Wednesday, September 20, 2006

Eighth Circuit Finds it Lacks Jurisdiction to Consider Officials’ Qualified Immunity Appeal re Class after Ruling in Favor of Officials Against Class

Per Smook v. Minnehaha County, 457 F.3d 806 (8th Cir. Aug. 9, 2006):

[Plaintiff Smook brought claims against a county juvenile detention center challenging reasonableness of strip-search policy, on behalf of herself and others similarly situated. The 8th Circuit decided that the policy did not violate the Fourth Amendment as to Smook.] In addition to granting partial summary judgment in favor of Smook, the district court's order also granted partial summary judgment for unnamed class members who, as the class was defined by the court, were strip searched at the JDC [Juvenile Detention Center] from June 1, 1999, through September 14, 1999. [Defendants] Banbury and Cheever contend that they are also entitled to qualified immunity from suits for damages by the unnamed class members. To review that contention, it appears that we would be required by the Supreme Court's current direction to resolve first whether the searches of the unnamed class members violated the Fourth Amendment, and then, if so, whether the defendants are nonetheless entitled to qualified immunity. See Brosseau v. Haugen, 543 U.S. 194, 197-98 & n. 3 (2004) (per curiam)...

The requirement to resolve the reasonableness of these searches of unnamed class members places us in a quandary. The specific facts underlying the claims are not yet developed, and the reasonableness of a particular search is often highly contextual. We do not know from this record which, if any, of the unnamed class members were searched after removing all of their clothing, what might have led staff members at the JDC to conduct such searches. . .Plaintiffs contend that "[t]he question of whether individual class members were required to be completely nude or nearly nude will be determined among the factual matters during the damages phase of the case," yet the entitlement to qualified immunity is an immunity from suit, not merely a defense to liability, Mitchell v. Forsyth, 472 U.S. 511 (1985), and the individual defendants are thus entitled to a decision before the litigation proceeds to that phase.

The posture of the appeal is complicated further by our decision that the named class representative, Smook, has no claim for damages against the defendants. That conclusion typically would disqualify her as a class representative, see, e.g., E. Tex. Motor Freight Sys. Inc. v. Rodriguez, 431 U.S. 395 (1977); Burris v. First Fin. Corp., 928 F.2d 797, 806 (8th Cir.1991), but given that a class already has been certified, "the class of unnamed persons described in the certification acquire a legal status separate from the interest asserted by [Smook]." Sosna v. Iowa, 419 U.S. 393, 398 (1975). This separate legal status means that the dismissal of Smook's claim does not inexorably require dismissal of the class action, id. at 399-401; Rodriguez, 431 U.S. at 406 n. 12; but cf. Great Rivers Coop. of Southeastern Iowa v. Farmland Indus., Inc., 120 F.3d 893, 899 (8th Cir.1997), but it also does not mandate that we decide constitutional issues in the abstract or in a context that may be hypothetical. See Kremens v. Bartley, 431 U.S. 119, 134 (1977) ("While there are 'live' disputes between unnamed members of the class certified by the District Court, on the one hand, and [defendants], on the other, these disputes are so unfocused as to make informed resolution of them almost impossible.").

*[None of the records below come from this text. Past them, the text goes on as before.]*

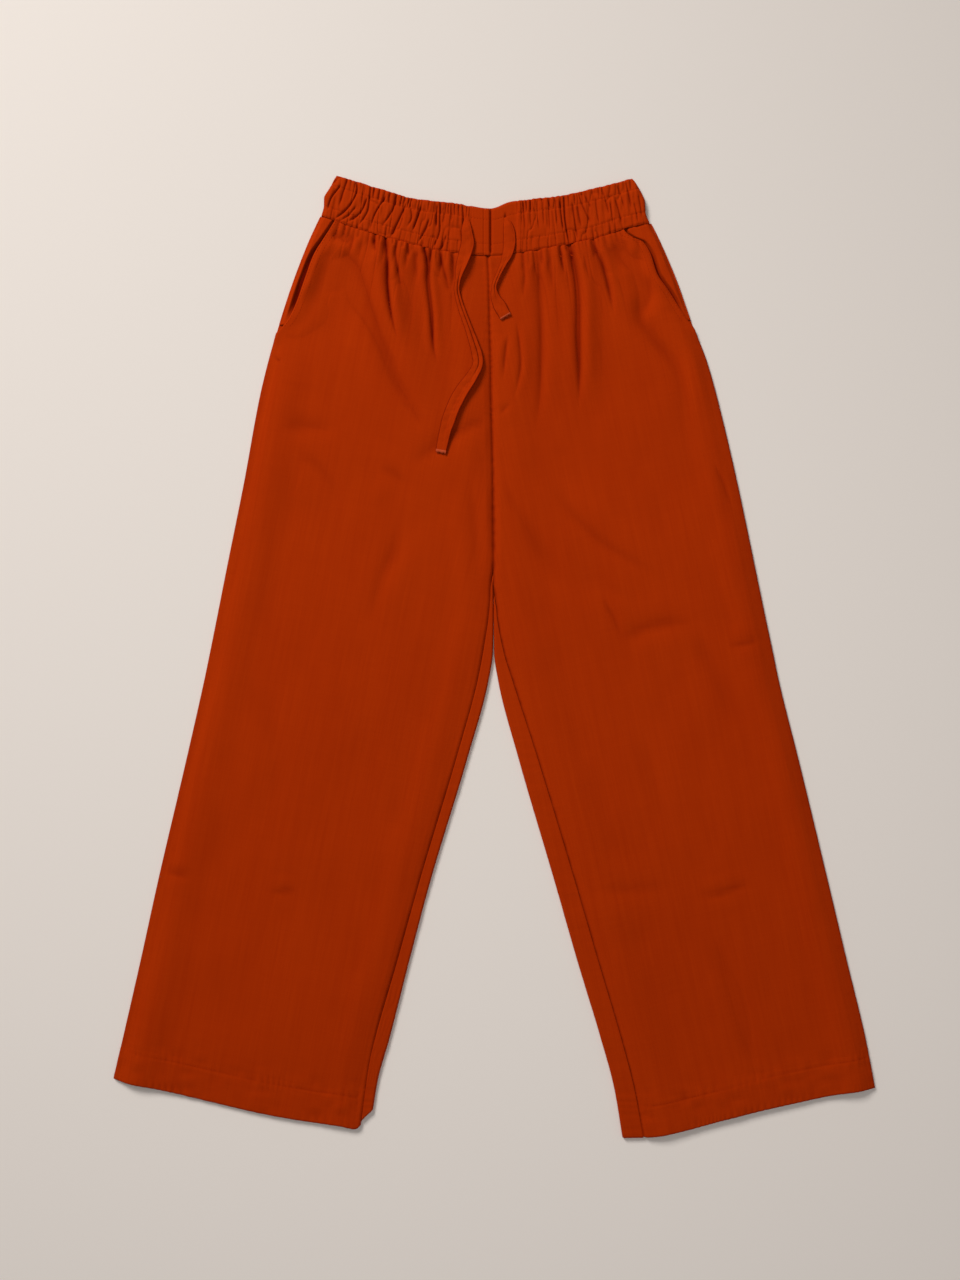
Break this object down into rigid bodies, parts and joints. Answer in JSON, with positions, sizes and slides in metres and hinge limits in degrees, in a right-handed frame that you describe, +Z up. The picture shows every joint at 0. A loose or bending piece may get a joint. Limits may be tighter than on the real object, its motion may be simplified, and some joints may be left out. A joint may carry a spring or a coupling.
{
  "type": "palazzo trousers laid flat",
  "caption": "Wide straight-leg trousers laid flat, with a gathered elastic waistband, flat centre front, slant side pockets, deep hems and a flat drawstring with free ends.",
  "frame": {"origin": "centre of the laid-out garment's outline, on the surface that it lies on", "axes": "+Y along the garment to the waist, +X to the wearer's left leg, +Z up from the surface"},
  "size_m": [0.7779, 0.9825, 0.0145],
  "materials": {
    "trouser_cloth": "matt slubby plain-weave cotton, rust orange",
    "drawstring_cloth": "the same cotton folded into a flat stitched tie, with raw ends"
  },
  "bodies": {
    "root": {"back_leg_right": "trouser_cloth", "back_leg_left": "trouser_cloth", "front_leg_right": "trouser_cloth", "front_leg_left": "trouser_cloth", "pocket_facing_right": "trouser_cloth", "pocket_facing_left": "trouser_cloth", "waistband_back": "trouser_cloth", "waistband_front": "trouser_cloth", "drawstring_right": "drawstring_cloth", "drawstring_left": "drawstring_cloth"}
  },
  "joints": []
}
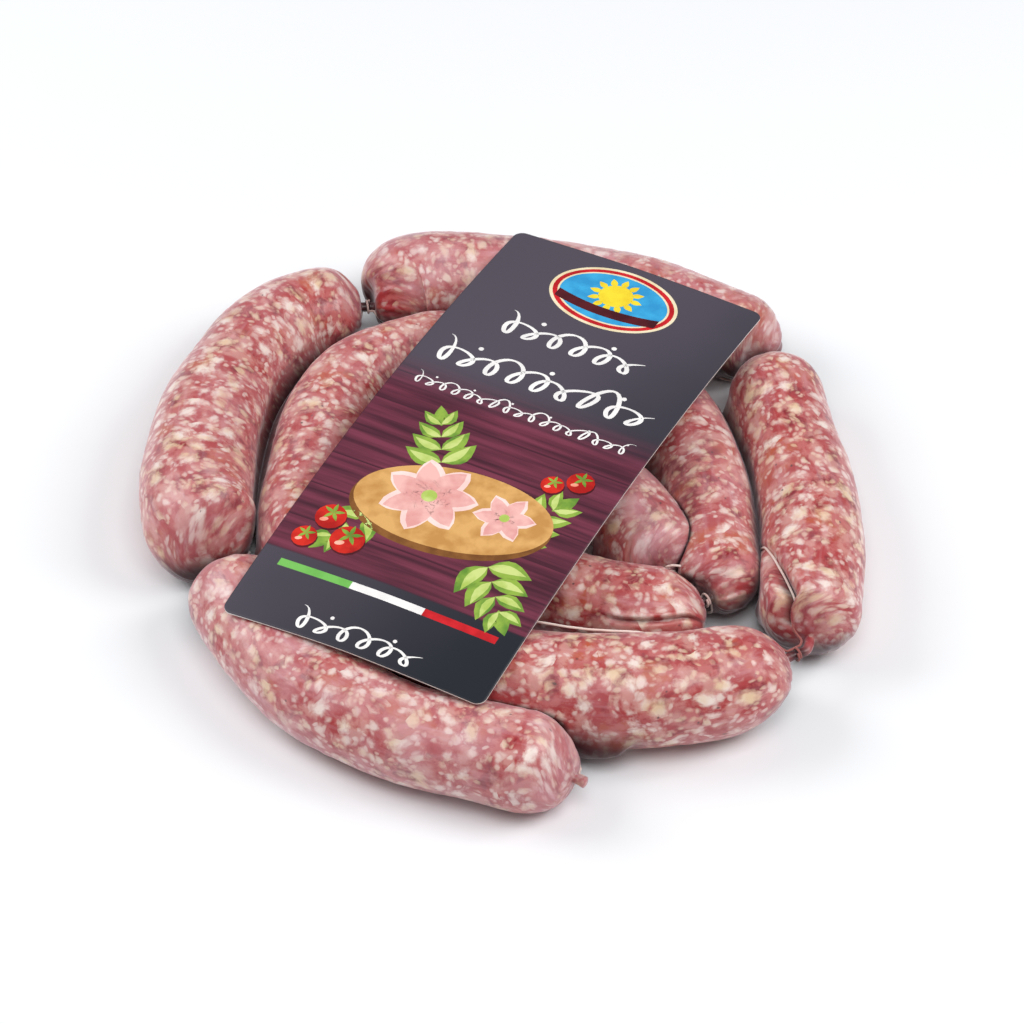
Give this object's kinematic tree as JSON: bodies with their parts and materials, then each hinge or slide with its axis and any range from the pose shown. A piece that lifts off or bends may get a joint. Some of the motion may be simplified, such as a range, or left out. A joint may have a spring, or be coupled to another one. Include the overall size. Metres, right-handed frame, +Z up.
{
  "type": "coiled string of raw sausage links with a label card",
  "caption": "Flat spiral of raw coarse-ground pork sausage links in natural casing, tied with butcher's twine, under a curved printed card",
  "frame": {"origin": "on the surface that the coil lies on, under the middle of its box", "axes": "+Z up, +Y to the back end of the coil, +X to its right side"},
  "size_m": [0.2436, 0.2647, 0.0385],
  "materials": {
    "meat": "moist natural casing over coarse pork and fat",
    "twine": "damp cotton twine",
    "card": "satin laminated print"
  },
  "bodies": {
    "root": {"link_front_left": "meat", "link_left": "meat", "link_back": "meat", "link_right": "meat", "link_front_right": "meat", "link_inner_left": "meat", "link_inner_right": "meat", "link_core_front": "meat", "link_core": "meat", "twine": "twine", "card": "card"}
  },
  "joints": []
}
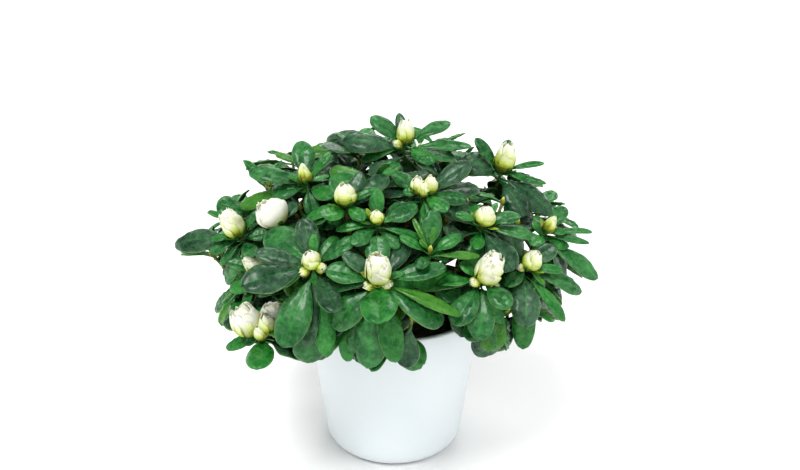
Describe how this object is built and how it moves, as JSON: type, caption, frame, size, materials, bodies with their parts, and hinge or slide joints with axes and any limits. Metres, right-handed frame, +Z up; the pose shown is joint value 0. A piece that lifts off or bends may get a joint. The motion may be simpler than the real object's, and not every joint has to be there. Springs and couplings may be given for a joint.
{
  "type": "potted azalea shrub",
  "caption": "Low domed evergreen azalea in bud with short main stem, boughs and masses of leathery leaves, growing in peat in a plain tapered glazed pot.",
  "frame": {"origin": "middle of the pot's flat underside", "axes": "+Z up along the pot's axis, the plant's best side faces -Y, +X to the right of a viewer who faces that side"},
  "size_m": [0.3118, 0.2943, 0.2717],
  "materials": {
    "glaze": "smooth white ceramic glaze with a faint cool tint",
    "peat": "damp dark brown crumbly peat",
    "bark": "matt brown woody bark, thinly fissured",
    "foliage": "satin leathery dark green leaves, with cream-white buds and flowers"
  },
  "bodies": {
    "root": {"pot": "glaze", "peat": "peat", "main_stem": "bark", "bough_upper_front": "bark", "bough_upper_right": "bark", "bough_upper_back": "bark", "bough_upper_left": "bark", "bough_lower_front_left": "bark", "bough_lower_front_right": "bark", "bough_lower_right": "bark", "bough_lower_back_right": "bark", "bough_lower_back": "bark", "bough_lower_back_left": "bark", "bough_lower_left": "bark", "foliage_top": "foliage", "foliage_upper_front": "foliage", "foliage_upper_right": "foliage", "foliage_upper_back": "foliage", "foliage_upper_left": "foliage", "foliage_lower_front_left": "foliage", "foliage_lower_front_right": "foliage", "foliage_lower_right": "foliage", "foliage_lower_back_right": "foliage", "foliage_lower_back": "foliage", "foliage_lower_back_left": "foliage", "foliage_lower_left": "foliage"}
  },
  "joints": []
}
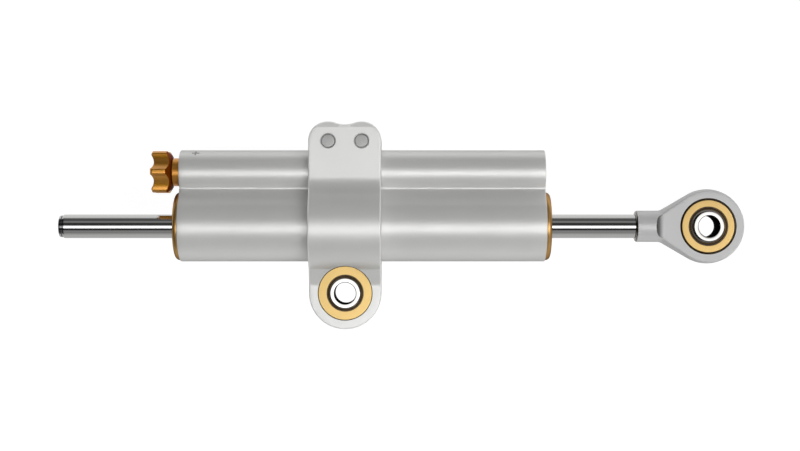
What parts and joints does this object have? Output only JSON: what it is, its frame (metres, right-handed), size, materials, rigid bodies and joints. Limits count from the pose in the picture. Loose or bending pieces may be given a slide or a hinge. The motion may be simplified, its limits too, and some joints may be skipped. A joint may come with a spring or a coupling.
{
  "type": "linear steering damper",
  "caption": "Linear steering damper with a through rod, a clamp with a spherical eye, a rod end and a damping adjuster knob.",
  "frame": {"origin": "centre of the ball in the clamp's eye, on the axis of its bolt bore", "axes": "+X along the rod towards the rod end, +Y across the body towards the adjuster tube, +Z along the bolt bore of the clamp's eye"},
  "size_m": [0.2576, 0.0775, 0.0352],
  "materials": {
    "silver": "satin anodised",
    "gold": "gold anodised",
    "amber": "dark gold anodised",
    "chrome": "hard chrome, polished",
    "steel": "plain steel",
    "liner": "woven bearing liner",
    "bronze": "plain bronze",
    "ptfe": "plain",
    "rubber": "black nitrile rubber",
    "urethane": "hard urethane"
  },
  "bodies": {
    "frame_eye_ball": {"frame_ball": "chrome"},
    "frame_eye_liner": {"frame_race_liner": "liner"},
    "clamp": {"clamp_band": "silver", "pinch_screws": "steel", "frame_bearing_ring": "gold"},
    "body": {"body_tube": "silver", "left_end_cap": "gold", "right_end_cap": "gold", "left_guide_bush": "bronze", "right_guide_bush": "bronze", "left_rod_seal": "rubber", "right_rod_seal": "rubber", "left_rod_wiper": "rubber", "right_rod_wiper": "rubber", "left_cap_o_ring": "rubber", "right_cap_o_ring": "rubber", "adjuster_housing": "gold", "housing_o_ring": "rubber", "detent_ball": "steel", "detent_spring": "steel", "valve_seat": "bronze", "reservoir_plug": "silver", "plug_o_ring": "rubber", "plug_circlip": "steel", "expansion_spring": "steel"},
    "expansion_piston": {"expansion_piston": "silver", "expansion_o_ring": "rubber"},
    "piston_band": {"piston_ring": "ptfe"},
    "rod": {"piston_rod": "chrome", "piston": "silver", "piston_o_ring": "rubber", "piston_clips": "steel", "bump_washers": "urethane", "rod_end": "silver", "rod_bearing_ring": "gold"},
    "rod_eye_liner": {"rod_race_liner": "liner"},
    "rod_eye_ball": {"rod_ball": "chrome"},
    "knob": {"adjuster_knob": "amber", "adjuster_spindle": "steel", "knob_screw": "steel", "spindle_o_ring": "rubber"},
    "needle_valve": {"needle": "steel"}
  },
  "joints": [
    {"name": "frame_eye_tilt", "type": "hinge", "parent": "frame_eye_ball", "child": "frame_eye_liner", "pos_m": [0, 0, 0], "axis": [0, 1, 0], "range_deg": [-10, 10]},
    {"name": "frame_eye_swivel", "type": "hinge", "parent": "frame_eye_liner", "child": "clamp", "pos_m": [0, 0, 0], "axis": [0, 0, 1], "continuous": true},
    {"name": "clamp_slide", "type": "slide", "parent": "clamp", "child": "body", "axis": [1, 0, 0], "range_m": [-0.055, 0.045]},
    {"name": "rod_slide", "type": "slide", "parent": "body", "child": "piston_band", "axis": [1, 0, 0], "range_m": [-0.03, 0.038]},
    {"name": "rod_spin", "type": "hinge", "parent": "piston_band", "child": "rod", "pos_m": [0, 0.025, 0], "axis": [1, 0, 0], "continuous": true},
    {"name": "rod_eye_swivel", "type": "hinge", "parent": "rod", "child": "rod_eye_liner", "pos_m": [0.136, 0.025, 0], "axis": [0, 0, 1], "continuous": true},
    {"name": "rod_eye_tilt", "type": "hinge", "parent": "rod_eye_liner", "child": "rod_eye_ball", "pos_m": [0.136, 0.025, 0], "axis": [0, 1, 0], "range_deg": [-10, 10]},
    {"name": "knob_turn", "type": "hinge", "parent": "body", "child": "knob", "pos_m": [-0.0686, 0.0454, 0], "axis": [1, 0, 0], "range_deg": [-540, 540]},
    {"name": "needle_slide", "type": "slide", "parent": "body", "child": "needle_valve", "axis": [1, 0, 0], "range_m": [-0.00075, 0.00075]},
    {"name": "expansion_slide", "type": "slide", "parent": "body", "child": "expansion_piston", "axis": [1, 0, 0], "range_m": [-0.0025, 0.0025], "stiffness_N_per_m": 2000, "deforming": ["expansion_spring"]}
  ],
  "couplings": [
    {"joint": "knob_turn", "follows": "needle_slide", "rad_per_m": 12566}
  ]
}
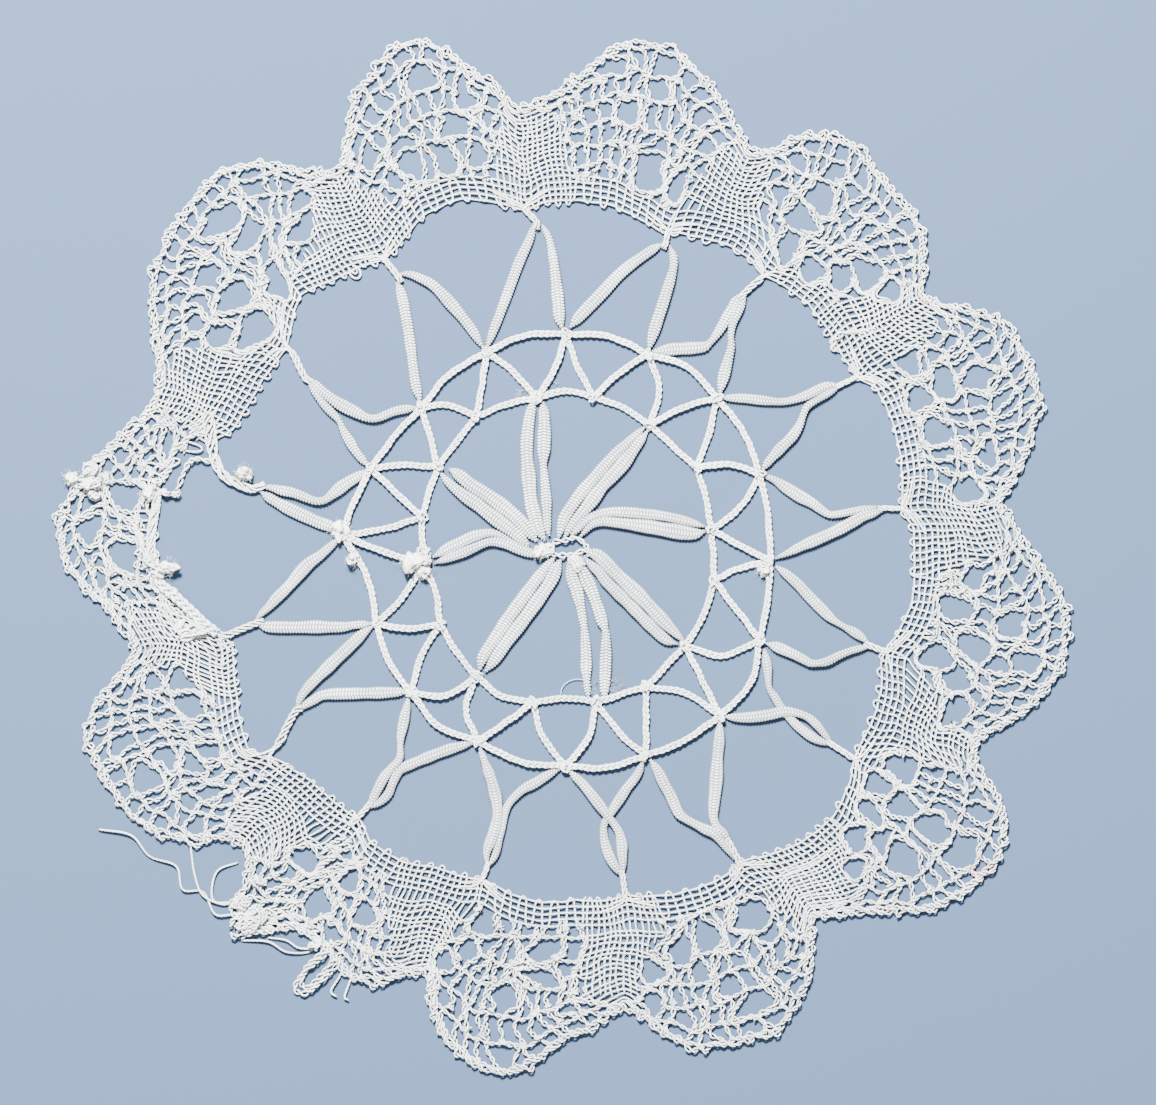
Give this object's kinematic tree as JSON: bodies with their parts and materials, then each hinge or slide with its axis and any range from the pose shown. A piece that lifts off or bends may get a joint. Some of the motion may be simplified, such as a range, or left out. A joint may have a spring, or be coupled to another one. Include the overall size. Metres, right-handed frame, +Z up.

Under these unusual circumstances, we decline to pass on the merits of the constitutional claims of the unnamed class members that must be resolved as a first step in determining whether Banbury and Cheever are entitled to qualified immunity from suit. Because we decline to resolve this aspect of the appeal by the individual defendants, we dismiss for lack of jurisdiction that portion of the county's appeal regarding liability for damages to the unnamed class members. On remand, the district court may consider, after pausing to "stop, look, and listen," id. at 135, whether the class should be redefined or decertified, cf. Gen. Tel. Co. v. Falcon, 457 U.S. 147, 160 (1982), and whether there is an adequate class representative to replace Smook, if appropriate. Cf. Howe v. Varity Corp., 896 F.2d 1107, 1111 (8th Cir.1990). If the court concludes that a class should continue to be certified and there is an adequate class representative to continue the action, then the defendants, of course, may renew motions for summary judgment if they wish. We expect that the district court would consider any such motions in light of our conclusions regarding the individual defendants' entitlement to qualified immunity from suit on Smook's claim.